What I can positively report is that Sales Volume for the four communities I report on — Beverly Hills, Beverly Hills Post Office, Bel-Air, and Brentwood, is nearly 10% ahead of 2012, year to date through November 30. Total sales through the first 11 months of this year are $2.491 billion vs. $2.405 billion for 2012, same period.
Median sales prices up in all four areas
The good news is that all four of these communities’ Median Sales Prices are up through these 11 months compared to last year: Beverly Hills is up 17% to $4.700 million; Beverly Hills Post Office is up 4% to $2.015 million; Bel-Air is up 5% to $1.950 million, and Brentwood, the leader this year with 34% ahead of 2012 or $2.332 million median sales price.
It isn’t always this way — as I have told you so many times (but it bears repeating) — that one month doesn’t make a year’s trend. For example, Beverly Hills Median Sales Price for November 2013 was actually 6% lower than October 2012 (@ $4.797 million), even if it is ahead of its year-to-date total. BH’s MSP for October 2013 was a robust $6.000 million so it’s hard to beat this out-of-the-ordinary monthly performance when there are numerous homes selling in the $10 to $20-million range.
BHPO’s Median Sales Price was up 5% for November 2013 over last year….Bel-Air was up 29% for its Median Sales Price for November 2013 compared to November 2012….and Brentwood was up 30% over last year.
October 2013 was a very strong month for Median Sales Prices — and all of November’s MSPs were well below the October 2013 period. But that’s OK….because we’re not living or dying on one month’s performance — as the year-to-date Median Sales Prices and strong sales volume confirm a strong performance overall for these four areas for 2013.

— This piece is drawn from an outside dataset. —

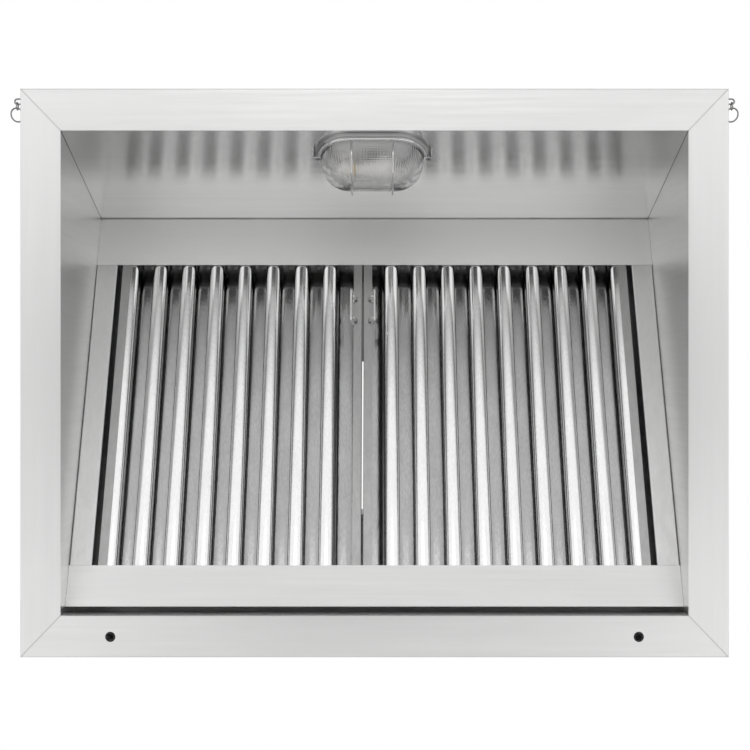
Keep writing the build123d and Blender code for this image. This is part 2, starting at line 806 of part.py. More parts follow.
# Guard: a ring that clamps the globe's flange, with a bow over the dome at each end of its straight sides
guard_foot = globe_foot + globe_flange_depth
bow_spread = guard_x - guard_y
bow_reach = guard_y - guard_lip / 2
bow_top = globe_top + bow_clearance + bow_wire
bow_half = [
    (bow_reach, guard_foot + guard_depth / 2),
    (bow_reach - bow_draw, bow_knee),
    (bow_reach - bow_top_draw, bow_top),
]
bow_outline = [(-y, height) for y, height in bow_half] + bow_half[::-1]
with BuildPart() as lamp_guard:
    with BuildSketch(lamp_plane(lamp_base_depth + seam)):
        racetrack(guard_x, guard_y)
        racetrack(guard_x - guard_band, guard_y - guard_band, mode=Mode.SUBTRACT)
    extrude(amount=guard_foot + guard_depth - lamp_base_depth - seam)
    with BuildSketch(lamp_plane(guard_foot)):
        racetrack(guard_x, guard_y)
        racetrack(guard_x - guard_lip, guard_y - guard_lip, mode=Mode.SUBTRACT)
    extrude(amount=guard_depth)
    for bow in (-1, 1):
        bow_foot = lamp_foot + across * bow * bow_spread
        bow_plane = Plane(bow_foot, x_dir=-off_slope, z_dir=across)
        with BuildLine(bow_plane):
            bow_path = FilletPolyline(*bow_outline, radius=bow_bend)
        with BuildSketch(Plane(bow_path @ 0, z_dir=bow_path % 0)):
            Circle(bow_wire)
        sweep(path=bow_path)
lamp_guard.part.label = "lamp_guard"
export_step(lamp_guard.part, "parts/lamp_guard.step")

# End clips that hook the guard to the base, and their screws
clip_start = lamp_base_x + seam
clip_top = guard_foot + guard_depth + seam
with BuildPart() as lamp_clips:
    with BuildSketch(Plane(lamp_foot, x_dir=across, z_dir=(0, -slope_sin, -slope_cos))):
        for end in (-1, 1):
            Polygon(
                (end * clip_start, -seam),
                (end * (clip_start + clip_thickness), -seam),
                (end * (clip_start + clip_thickness), -clip_top - clip_hook),
                (end * (guard_x - guard_lip), -clip_top - clip_hook),
                (end * (guard_x - guard_lip), -clip_top),
                (end * clip_start, -clip_top),
            )
    extrude(amount=clip_width / 2, both=True)
    for end in (-1, 1):
        with BuildSketch(clip_screw_plane(end)):
            Circle(clip_screw_radius + screw_clearance)
        extrude(amount=2 * clip_screw_grip, mode=Mode.SUBTRACT)
lamp_clips.part.label = "lamp_clips"
export_step(lamp_clips.part, "parts/lamp_clips.step")

screw_reach = clip_screw_grip + seam + clip_thickness
with BuildPart() as clip_screws:
    for end in (-1, 1):
        with BuildSketch(clip_screw_plane(end)):
            Circle(clip_screw_radius)
        extrude(amount=screw_reach)
        with BuildSketch(clip_screw_plane(end).offset(screw_reach)):
            Circle(clip_screw_head)
        extrude(amount=clip_screw_head / 2)
clip_screws.part.label = "lamp_clip_screws"
export_step(clip_screws.part, "parts/lamp_clip_screws.step")

# Bulb holder on a foot, with its socket
bulb_centre = lamp_foot + off_panel * bulb_axis_height
bulb_plane = Plane(bulb_centre, x_dir=across, z_dir=-off_slope)
bulb_axis = Axis(bulb_centre, across)
holder_middle = (holder_start + holder_end) / 2
with BuildPart() as lamp_holder:
    with BuildSketch(bulb_plane):
        with Locations((holder_middle, holder_radius / 2)):
            Rectangle(holder_end - holder_start, holder_radius)
    revolve(axis=bulb_axis)
    with BuildSketch(lamp_plane(lamp_plate)):
        with Locations((holder_middle, 0)):
            Rectangle(holder_end - holder_start, holder_foot_width)
    extrude(amount=bulb_axis_height - lamp_plate - bulb_cap_radius)
    with BuildSketch(Plane(bulb_centre + across * holder_end, z_dir=-across)):
        Circle(bulb_cap_radius + screw_clearance)
    extrude(amount=socket_depth, mode=Mode.SUBTRACT)
lamp_holder.part.label = "lamp_holder"
export_step(lamp_holder.part, "parts/lamp_holder.step")

cap_start = holder_end - socket_depth + seam
cap_end = holder_end + bulb_cap_shows
with BuildPart() as bulb_cap:
    with BuildSketch(Plane(bulb_centre + across * cap_start, z_dir=across)):
        Circle(bulb_cap_radius)
    extrude(amount=cap_end - cap_start)
bulb_cap.part.label = "bulb_cap"
export_step(bulb_cap.part, "parts/bulb_cap.step")


# The bulb's outline above its axis, drawn in by the given wall
def bulb_outline(wall):
    middle = bulb_end - bulb_radius
    radius = bulb_radius - wall
    with BuildLine() as outline:
        Line((cap_end, 0), (cap_end, bulb_neck - wall))
        Spline((cap_end, bulb_neck - wall), (middle, radius), tangents=((1, 0), (1, 0)))
        CenterArc((middle, 0), radius, 0, 90)
        Line((middle + radius, 0), (cap_end, 0))
    return outline.line


with BuildPart() as bulb:
    with BuildSketch(bulb_plane):
        make_face(bulb_outline(0))
        make_face(bulb_outline(bulb_wall), mode=Mode.SUBTRACT)
    revolve(axis=bulb_axis)
bulb.part.label = "bulb"
export_step(bulb.part, "parts/bulb.step")

# Wiring box behind the front panel, open to the front until its cover is on
box_back = -sheet - seam
boss_x = box_width / 2 - box_boss
boss_y = box_height / 2 - box_boss
cover_screw_places = [(x * boss_x, box_drop + y * boss_y) for x in (-1, 1) for y in (-1, 1)]
box_side = lamp_foot + off_panel * (box_back - box_depth / 2) - off_slope * box_drop + across * box_width / 2
with BuildPart() as wiring_box:
    with BuildSketch(lamp_plane(box_back)):
        with Locations((0, box_drop)):
            Rectangle(box_width, box_height)
        Circle(nipple_radius + nipple_clearance, mode=Mode.SUBTRACT)
    extrude(amount=-box_wall)
    with BuildSketch(lamp_plane(box_back - box_wall)):
        with Locations((0, box_drop)):
            Rectangle(box_width, box_height)
            Rectangle(box_width - 2 * box_wall, box_height - 2 * box_wall, mode=Mode.SUBTRACT)
        with Locations(*cover_screw_places):
            Rectangle(2 * box_boss, 2 * box_boss)
            Circle(cover_screw_radius + screw_clearance, mode=Mode.SUBTRACT)
    extrude(amount=-box_depth + box_wall)
    with BuildSketch(Plane(box_side, z_dir=across)):
        Circle(box_entry_radius)
    extrude(amount=-2 * box_wall, mode=Mode.SUBTRACT)
wiring_box.part.label = "wiring_box"
export_step(wiring_box.part, "parts/wiring_box.step")

cover_back = box_back - box_depth - seam
with BuildPart() as box_cover:
    with BuildSketch(lamp_plane(cover_back)):
        with Locations((0, box_drop)):
            Rectangle(box_width, box_height)
        with Locations(*cover_screw_places):
            Circle(cover_screw_radius + screw_clearance, mode=Mode.SUBTRACT)
    extrude(amount=-cover_thickness)
box_cover.part.label = "wiring_box_cover"
export_step(box_cover.part, "parts/wiring_box_cover.step")

with BuildPart() as cover_screws:
    with BuildSketch(lamp_plane(cover_back - cover_thickness)):
        with Locations(*cover_screw_places):
            Circle(cover_screw_radius)
    extrude(amount=cover_screw_length)
    with BuildSketch(lamp_plane(cover_back - cover_thickness)):
        with Locations(*cover_screw_places):
            Circle(cover_screw_head)
    extrude(amount=-cover_screw_head / 2)
cover_screws.part.label = "cover_screws"
export_step(cover_screws.part, "parts/cover_screws.step")

# Nipple that carries the lamp's wires through the panel, with a locknut at each end
lamp_nut_end = lamp_plate + locknut_depth
box_nut_end = box_back - box_wall - locknut_depth
with BuildPart() as nipple:
    with BuildSketch(lamp_plane(lamp_nut_end + thread_shows)):
        Circle(nipple_radius)
    extrude(amount=box_nut_end - lamp_nut_end - 2 * thread_shows)
    for nut_start, depth in ((lamp_plate, locknut_depth), (box_back - box_wall, -locknut_depth)):
        with BuildSketch(lamp_plane(nut_start)):
            hexagon(locknut_flats)
        extrude(amount=depth)
    with BuildSketch(lamp_plane(lamp_nut_end + thread_shows)):
        Circle(nipple_bore)
    extrude(amount=box_nut_end - lamp_nut_end - 2 * thread_shows, mode=Mode.SUBTRACT)
nipple.part.label = "conduit_nipple"
export_step(nipple.part, "parts/conduit_nipple.step")

# Cable gland through the front rim's top return
gland_place = (gland_x, -half_depth + gland_from_front)
gland_low = return_low - locknut_depth - thread_shows
gland_nut_top = skirt_height + gland_nut_depth
with BuildPart() as gland:
    with BuildSketch(Plane.XY.offset(gland_low)):
        with Locations(gland_place):
            Circle(gland_radius)
    extrude(amount=gland_nut_top - gland_low)
    for nut_start, depth in ((return_low, -locknut_depth), (skirt_height, gland_nut_depth)):
        with BuildSketch(Plane.XY.offset(nut_start)):
            with Locations(gland_place):
                hexagon(locknut_flats)
        extrude(amount=depth)
    for height, radius in ((gland_nut_top, gland_radius), (gland_nut_top + gland_cap_height, gland_cap_top)):
        with BuildSketch(Plane.XY.offset(height)):
            with Locations(gland_place):
                Circle(radius)
    loft()
    with BuildSketch(Plane.XY.offset(gland_low)):
        with Locations(gland_place):
            Circle(gland_bore)
    extrude(amount=gland_nut_top + gland_cap_height - gland_low, mode=Mode.SUBTRACT)
gland.part.label = "cable_gland"
export_step(gland.part, "parts/cable_gland.step")

# Hangers: a staple on a riveted plate holds a link, and the link holds a ring
hanger_y = -half_depth + hanger_from_front
eye_face = half_width + seam
eye_outside = eye_face + hanger_plate_thickness
link_hinge_y = hanger_y + staple_bend
near_y = link_hinge_y + link_bend - link_wire - staple_wire - loop_clearance
far_y = near_y + link_straight
ring_y = far_y + link_bend - link_wire - loop_clearance - ring_wire + ring_radius
rivet_places = [(hanger_y, hanger_height + end * hanger_rivet_spread) for end in (-1, 1)]
for side, hand in ((-1, "left"), (1, "right")):
    hanger_x = side * (half_width + hanger_reach)
    with BuildPart() as eye:
        with BuildSketch(Plane.YZ.offset(side * eye_face)):
            with Locations((hanger_y, hanger_height)):
                Rectangle(hanger_plate_width, hanger_plate_height)
            with Locations(*rivet_places):
                Circle(rivet_radius + rivet_clearance, mode=Mode.SUBTRACT)
        extrude(amount=side * hanger_plate_thickness)
        staple_root = side * (eye_face + hanger_plate_thickness / 2)
        with BuildLine(Plane.XY.offset(hanger_height)) as staple:
            Line((staple_root, hanger_y - staple_bend), (hanger_x, hanger_y - staple_bend))
            ThreePointArc(
                (hanger_x, hanger_y - staple_bend),
                (hanger_x + side * staple_bend, hanger_y),
                (hanger_x, hanger_y + staple_bend),
            )
            Line((hanger_x, hanger_y + staple_bend), (staple_root, hanger_y + staple_bend))
        with BuildSketch(Plane(staple.line @ 0, z_dir=staple.line % 0)):
            Circle(staple_wire)
        sweep(path=staple.line)
    eye.part.label = f"{hand}_hanger_eye"
    export_step(eye.part, f"parts/{hand}_hanger_eye.step")

    link_low = hanger_height - link_bend
    link_high = hanger_height + link_bend
    with BuildPart() as link:
        with BuildLine(Plane.YZ.offset(hanger_x)) as link_loop:
            Line((near_y, link_high), (far_y, link_high))
            ThreePointArc((far_y, link_high), (far_y + link_bend, hanger_height), (far_y, link_low))
            Line((far_y, link_low), (near_y, link_low))
            ThreePointArc((near_y, link_low), (near_y - link_bend, hanger_height), (near_y, link_high))
        with BuildSketch(Plane((hanger_x, near_y, link_high), z_dir=(0, 1, 0))):
            Circle(link_wire)
        sweep(path=link_loop.line)
    link.part.label = f"{hand}_hanger_link"
    export_step(link.part, f"parts/{hand}_hanger_link.step")

    with BuildPart() as ring:
        with Locations((hanger_x, ring_y, hanger_height)):
            Torus(ring_radius, ring_wire, rotation=(0, side * ring_tilt, 0))
    ring.part.label = f"{hand}_hanger_ring"
    export_step(ring.part, f"parts/{hand}_hanger_ring.step")

# Rivets that hold the hanger plates to the side rims
rivet_inside = half_width - sheet
with BuildPart() as hanger_rivets:
    for side in (-1, 1):
        for start, end, radius in (
            (rivet_inside - rivet_head_height, rivet_inside, rivet_head),
            (rivet_inside, eye_outside, rivet_radius),
            (eye_outside, eye_outside + rivet_head_height, rivet_head),
        ):
            with BuildSketch(Plane.YZ.offset(side * start)):
                with Locations(*rivet_places):
                    Circle(radius)
            extrude(amount=side * (end - start))
hanger_rivets.part.label = "hanger_rivets"
export_step(hanger_rivets.part, "parts/hanger_rivets.step")

# Screws and nuts that join the side rims to the gutter's corner tabs
rim_screw_place = (half_depth - corner_tab_width / 2, hanger_height)
tab_inside = half_width - 2 * sheet - seam
with BuildPart() as rim_screws:
    for side in (-1, 1):
        with BuildSketch(Plane.YZ.offset(side * half_width)):
            with Locations(rim_screw_place):
                Circle(screw_head)
        extrude(amount=side * screw_head_height)
        with BuildSketch(Plane.YZ.offset(side * half_width)):
            with Locations(rim_screw_place):
                Circle(screw_radius)
        extrude(amount=-side * screw_length)
        with BuildSketch(Plane.YZ.offset(side * tab_inside)):
            with Locations(rim_screw_place):
                hexagon(nut_flats)
        extrude(amount=-side * nut_depth)
rim_screws.part.label = "rim_screws"
export_step(rim_screws.part, "parts/rim_screws.step")
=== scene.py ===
import bpy
import bmesh
import json
from math import cos, pi, radians, sin
from mathutils import Matrix, Vector


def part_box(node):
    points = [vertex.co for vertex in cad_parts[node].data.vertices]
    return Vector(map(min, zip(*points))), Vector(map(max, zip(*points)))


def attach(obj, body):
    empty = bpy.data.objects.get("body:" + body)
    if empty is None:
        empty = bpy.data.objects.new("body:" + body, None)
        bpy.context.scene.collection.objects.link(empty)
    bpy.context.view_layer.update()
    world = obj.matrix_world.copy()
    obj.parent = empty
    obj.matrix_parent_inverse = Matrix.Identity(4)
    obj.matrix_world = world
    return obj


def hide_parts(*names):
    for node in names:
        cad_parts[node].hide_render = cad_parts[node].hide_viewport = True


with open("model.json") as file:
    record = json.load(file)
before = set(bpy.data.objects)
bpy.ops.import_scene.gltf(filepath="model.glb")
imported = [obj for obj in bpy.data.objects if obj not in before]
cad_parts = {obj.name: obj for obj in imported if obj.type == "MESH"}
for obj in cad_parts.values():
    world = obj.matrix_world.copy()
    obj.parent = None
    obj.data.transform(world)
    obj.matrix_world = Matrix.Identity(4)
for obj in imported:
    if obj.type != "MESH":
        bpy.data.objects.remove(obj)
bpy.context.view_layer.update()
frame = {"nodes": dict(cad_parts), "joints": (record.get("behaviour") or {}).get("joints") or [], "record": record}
nodes = frame["nodes"]
mm = 0.001
bodyOf = {node: body for body, group in frame["record"]["behaviour"]["bodies"].items() for node in group}
joints = {joint["name"]: joint for joint in frame["joints"]}
across = Vector((1, 0, 0))
print("stage: frame loaded,", len(nodes), "nodes")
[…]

This is good news. As we head into 2014, I believe the momentum earned through these past 11 months is going to carry us well into next year. And even when you read from the UCLA Anderson Forecast that we will have moderate growth in 2014, we are seeing specific examples of strong performance in our core market. And why is that? It is
because we have strong demand, limited inventory (which is not good and not normal), but our prices are edging up
and our sales volume remains steady and strong. As the economy improves — and it will — our inventories will increase, home prices will continue a moderate rise, and we’ll have more buyers in the market, too.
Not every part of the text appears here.